I am wary of such precise hypothetical statistics, but the general point surely cannot be dismissed lightly, as Forsyth has sought to do.

Most of the other arguments cancel themselves out. Yes, I am sympathetic to postmen facing increased risks of attacks through working in the dark. But, equally, I am concerned for women who are vulnerable to attacks as they make their way home from work in the early evening.

All these points can be evaluated only once the change is made. Parliament could then change back again, if it so wished. What is incontrovertible, in Scotland as in the rest of Britain, is that there would be more time all year round for people to enjoy the pleasures of daylight.
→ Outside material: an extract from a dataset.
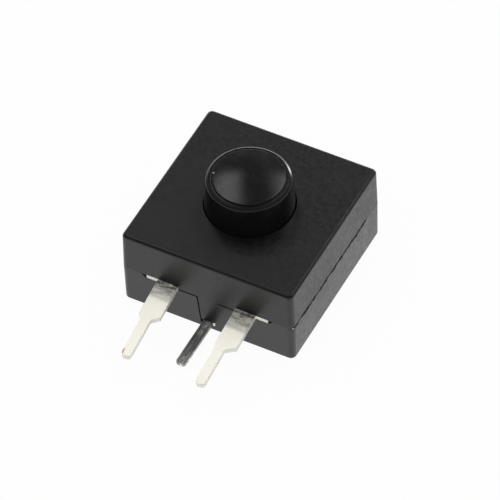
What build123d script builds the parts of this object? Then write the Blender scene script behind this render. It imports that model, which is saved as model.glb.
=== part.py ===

The ScotNat jibe that this is all to serve the interests of "the South of England leisure industry" is paranoia at its most absurd. Do we not also have a leisure industry in Scotland? And do we not have a population that wants and needs more leisure? Are our noses to be cut off to spite the faces of "the English"?

Forsyth's colleagues in the Cabinet should tell him to hop off and support a genuinely free vote in the House of Commons. If the Bill survives on Friday, I am going to take democracy one stage farther and allow my constituents to influence how I vote by conducting a ballot through my local press. Perhaps if every Scottish MP did the same, the polarised position which the Tories and the Nationalists have decided is expedient would seem even more fallible.

The writer is Labour MP for Cunninghame North.